One option would be building the processing plant on federal land beside
one of the mines, which the law allows, Singlaub said. The other option
would be to truck out the raw ore to an off-site processing plant.

Next week, the company will meet with BLM officials to discuss yet more
studies. A new environmental impact report is needed to assess the
effects of processing the litter on BLM land or trucking it away. The
study is expected to take at least a year.

Leaders of the Reno Sparks Indian Colony--which originally formed in
Reno but in the late 1980s spread to 1,960 acres it bought in Hungry
Valley--feel triumphant.

They said they are protecting the way of life of their people, who have
lived in the Nevada desert for thousands of years.

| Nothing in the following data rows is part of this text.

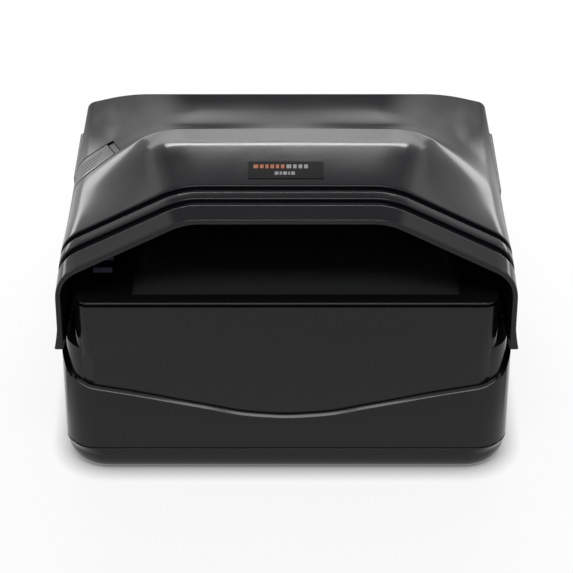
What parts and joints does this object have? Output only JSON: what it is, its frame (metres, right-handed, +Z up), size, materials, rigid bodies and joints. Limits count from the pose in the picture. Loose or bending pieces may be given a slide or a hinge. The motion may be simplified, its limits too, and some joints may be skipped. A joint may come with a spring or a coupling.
{
  "type": "passport reader",
  "caption": "Desktop full-page passport reader in satin black plastic: a document window in a glossy deck under a hinged daylight hood with a spring latch.",
  "frame": {"origin": "middle of the footprint, on the surface the feet stand on", "axes": "+Z up; -Y is the open front, where a document is laid in; +X is to the right for a person who faces the front"},
  "size_m": [0.1874, 0.156, 0.1298],
  "materials": {
    "black_satin": "fine satin grain",
    "deck_gloss": "polished",
    "inner_black": "matt",
    "latch_grey": "satin",
    "rubber": "matt",
    "window_glass": "polished, smoked",
    "lens_glass": "polished",
    "light_guide": "translucent",
    "circuit_board": "solder mask",
    "steel": "zinc plated",
    "aluminium": "extruded",
    "copper": "bare metal foil",
    "mirror": "front silvered",
    "white_plastic": "satin",
    "chip_black": "moulded"
  },
  "bodies": {
    "base": {"base_tray": "black_satin", "lower_shell": "black_satin", "upper_housing": "black_satin", "deck": "deck_gloss", "latch_catch": "steel", "hinge_bush_left": "white_plastic", "hinge_bush_right": "white_plastic", "hood_bumper_left": "rubber", "hood_bumper_right": "rubber", "window_glass": "window_glass", "window_seal": "rubber", "chip_antenna": "copper", "status_light_1": "light_guide", "status_light_2": "light_guide", "status_light_board": "circuit_board", "optics_housing": "inner_black", "mirror": "mirror", "led_board_left": "circuit_board", "led_board_right": "circuit_board", "led_diffuser_left": "white_plastic", "led_diffuser_right": "white_plastic", "camera_holder": "inner_black", "lens_barrel": "inner_black", "lens": "lens_glass", "camera_board": "circuit_board", "camera_cable": "white_plastic", "main_board": "circuit_board", "processor": "chip_black", "heat_sink": "aluminium", "buzzer": "inner_black", "data_socket": "steel", "power_socket": "inner_black", "rubber_foot_1": "rubber", "base_screw_1": "steel", "board_screw_1": "steel", "rubber_foot_2": "rubber", "base_screw_2": "steel", "board_screw_2": "steel", "rubber_foot_3": "rubber", "base_screw_3": "steel", "board_screw_3": "steel", "rubber_foot_4": "rubber", "base_screw_4": "steel", "board_screw_4": "steel"},
    "hood": {"hood": "black_satin", "side_pad_left": "black_satin", "side_pad_right": "black_satin", "name_plate": "deck_gloss", "hinge_pin_left": "steel", "hinge_pin_right": "steel", "latch_bracket": "inner_black", "latch_spring": "steel"},
    "latch": {"latch_tab": "latch_grey"}
  },
  "joints": [
    {"name": "hood_hinge", "type": "hinge", "parent": "base", "child": "hood", "pos_m": [0, 0.066, 0.0705], "axis": [-1, 0, 0], "range_deg": [0, 85]},
    {"name": "latch_press", "type": "slide", "parent": "hood", "child": "latch", "axis": [1, 0, 0], "range_m": [0, 0.002], "stiffness_N_per_m": 400, "springref_m": -0.002, "deforming": ["latch_spring"]}
  ]
}
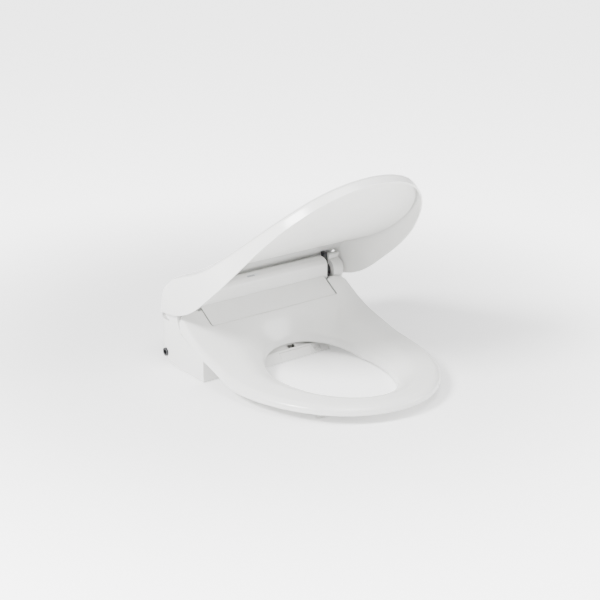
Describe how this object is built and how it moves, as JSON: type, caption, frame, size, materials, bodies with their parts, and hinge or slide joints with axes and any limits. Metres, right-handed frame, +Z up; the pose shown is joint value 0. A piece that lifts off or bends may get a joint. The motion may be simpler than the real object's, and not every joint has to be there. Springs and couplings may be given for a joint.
{
  "type": "electric bidet seat",
  "caption": "Electric bidet toilet seat: heated ring seat and lid hinged on a washing unit with a retracting spray nozzle, on a quick-release mounting plate.",
  "frame": {"origin": "midway between the bowl's two seat bolts, on the bowl's deck, at the mounting plate's underside", "axes": "+Z up, -Y towards the front of the seat, +X to the right for someone facing the seat from the front"},
  "size_m": [0.3924, 0.4895, 0.3883],
  "materials": {
    "base_tray": "fine matt grain",
    "circuit_board": "green board",
    "cord_gland": "soft, matt",
    "deodoriser_cartridge": "matt moulded plastic",
    "deodoriser_grille": "ribbed, matt",
    "dryer_fan": "black moulded plastic",
    "fan_duct": "black moulded plastic",
    "front_panel": "glossy moulded plastic",
    "heater_tank": "matt moulded plastic",
    "hinge_pin_left": "polished",
    "hinge_pin_right": "polished",
    "indicator_window": "frosted",
    "inlet_valve": "black moulded plastic",
    "lid_damper": "black moulded plastic",
    "lid_hinge_arm_left": "glossy moulded plastic",
    "lid_hinge_arm_right": "glossy moulded plastic",
    "lid_liner": "fine matt grain",
    "lid_shell": "glossy moulded plastic",
    "mounting_plate": "matt moulded plastic",
    "nozzle_guide": "matt moulded plastic",
    "nozzle_housing": "glossy moulded plastic",
    "nozzle_motor": "black moulded plastic",
    "nozzle_shutter": "glossy moulded plastic",
    "nozzle_tip": "glossy moulded plastic",
    "nozzle_tube": "polished",
    "release_button": "glossy moulded plastic",
    "seat_bottom_shell": "fine matt grain",
    "seat_damper": "black moulded plastic",
    "seat_foot_1": "soft, matt",
    "seat_foot_2": "soft, matt",
    "seat_foot_3": "soft, matt",
    "seat_foot_4": "soft, matt",
    "seat_heater_sheet": "foil",
    "seat_hinge_arm_left": "glossy moulded plastic",
    "seat_hinge_arm_right": "glossy moulded plastic",
    "seat_top_shell": "glossy moulded plastic",
    "sensor_window": "translucent, polished",
    "side_cover_left": "glossy moulded plastic",
    "side_cover_right": "glossy moulded plastic",
    "top_cover": "glossy moulded plastic",
    "tray_screw_1": "polished",
    "tray_screw_2": "polished",
    "tray_screw_3": "polished",
    "tray_screw_4": "polished",
    "water_inlet": "glossy moulded plastic"
  },
  "bodies": {
    "plate": {"mounting_plate": "mounting_plate"},
    "washing_unit": {"base_tray": "base_tray", "circuit_board": "circuit_board", "cord_gland": "cord_gland", "deodoriser_cartridge": "deodoriser_cartridge", "deodoriser_grille": "deodoriser_grille", "dryer_fan": "dryer_fan", "fan_duct": "fan_duct", "front_panel": "front_panel", "heater_tank": "heater_tank", "hinge_pin_left": "hinge_pin_left", "hinge_pin_right": "hinge_pin_right", "indicator_window": "indicator_window", "inlet_valve": "inlet_valve", "lid_damper": "lid_damper", "nozzle_guide": "nozzle_guide", "nozzle_housing": "nozzle_housing", "nozzle_motor": "nozzle_motor", "seat_damper": "seat_damper", "sensor_window": "sensor_window", "side_cover_left": "side_cover_left", "side_cover_right": "side_cover_right", "top_cover": "top_cover", "tray_screw_1": "tray_screw_1", "tray_screw_2": "tray_screw_2", "tray_screw_3": "tray_screw_3", "tray_screw_4": "tray_screw_4", "water_inlet": "water_inlet"},
    "seat": {"seat_bottom_shell": "seat_bottom_shell", "seat_foot_1": "seat_foot_1", "seat_foot_2": "seat_foot_2", "seat_foot_3": "seat_foot_3", "seat_foot_4": "seat_foot_4", "seat_heater_sheet": "seat_heater_sheet", "seat_hinge_arm_left": "seat_hinge_arm_left", "seat_hinge_arm_right": "seat_hinge_arm_right", "seat_top_shell": "seat_top_shell"},
    "lid": {"lid_hinge_arm_left": "lid_hinge_arm_left", "lid_hinge_arm_right": "lid_hinge_arm_right", "lid_liner": "lid_liner", "lid_shell": "lid_shell"},
    "nozzle": {"nozzle_tip": "nozzle_tip", "nozzle_tube": "nozzle_tube"},
    "shutter": {"nozzle_shutter": "nozzle_shutter"},
    "button": {"release_button": "release_button"}
  },
  "joints": [
    {"name": "unit_slide", "type": "slide", "parent": "plate", "child": "washing_unit", "axis": [0, -1, 0], "range_m": [0, 0.04]},
    {"name": "seat_hinge", "type": "hinge", "parent": "washing_unit", "child": "seat", "pos_m": [0, -0.007, 0.113], "axis": [1, 0, 0], "range_deg": [-92, 0]},
    {"name": "lid_hinge", "type": "hinge", "parent": "seat", "child": "lid", "pos_m": [0, -0.007, 0.113], "axis": [-1, 0, 0], "range_deg": [-49, 56]},
    {"name": "nozzle_slide", "type": "slide", "parent": "washing_unit", "child": "nozzle", "axis": [0, -0.9063, -0.4226], "range_m": [0, 0.095]},
    {"name": "shutter_hinge", "type": "hinge", "parent": "washing_unit", "child": "shutter", "pos_m": [0.0105, -0.10562, 0.01397], "axis": [-1, 0, 0], "range_deg": [0, 95.5]},
    {"name": "release_button_press", "type": "slide", "parent": "washing_unit", "child": "button", "axis": [-1, 0, 0], "range_m": [0, 0.004], "stiffness_N_per_m": 300, "springref_m": -0.005}
  ],
  "couplings": [
    {"joint": "shutter_hinge", "follows": "nozzle_slide", "rad_per_m": 17.45}
  ]
}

"In the beginning, we were on the outskirts of Reno, and the city
encroached right up to our edge," said Diana Coffey, 42, among four
generations living in the colony, which was formed around 1916. (A
colony is a Nevada term for what would elsewhere be called a
reservation.)

"I want my grandbabies to have this land, and a lot of this has remained
untouched for thousands of years," Coffey said, a soft breeze blowing
through the valley. "Our people never had written language, so
everything was handed down from showing and telling in stories. That
means it needs to be quiet."

Environmentalists dispute the volumes of government studies and
assessments that found the impact on air quality, water quality and
traffic would not justify denying the mining permit, Singlaub said.
Ellen Pillard, president of the Sierra Club's Nevada chapter most
involved in the mining fight, said the tribe has led the drive against
the operation. But she and tribal council leaders say both groups
realized they could help each other.

The supporting cast of this ongoing drama has also included discount
giant Wal-Mart and Clorox, Oil-Dri's Vetere said. The corporations are
driving the search for a Western source of coveted clay to cut the cost
of shipping 280 million pounds of litter annually from mines in the
East.

Chicago-based Oil-Dri, founded by the man who claims to have invented
cat litter, reported $170 million in litter sales last year.

Naturally, such a company would favor mining rights. But others, even
the Bureau of Land Management's Singlaub, wonder whether modern times
have rendered the Mining Act outdated.

"Certainly, you have to question why we have a law on the books that
would allow nondiscretionary mining," Singlaub said.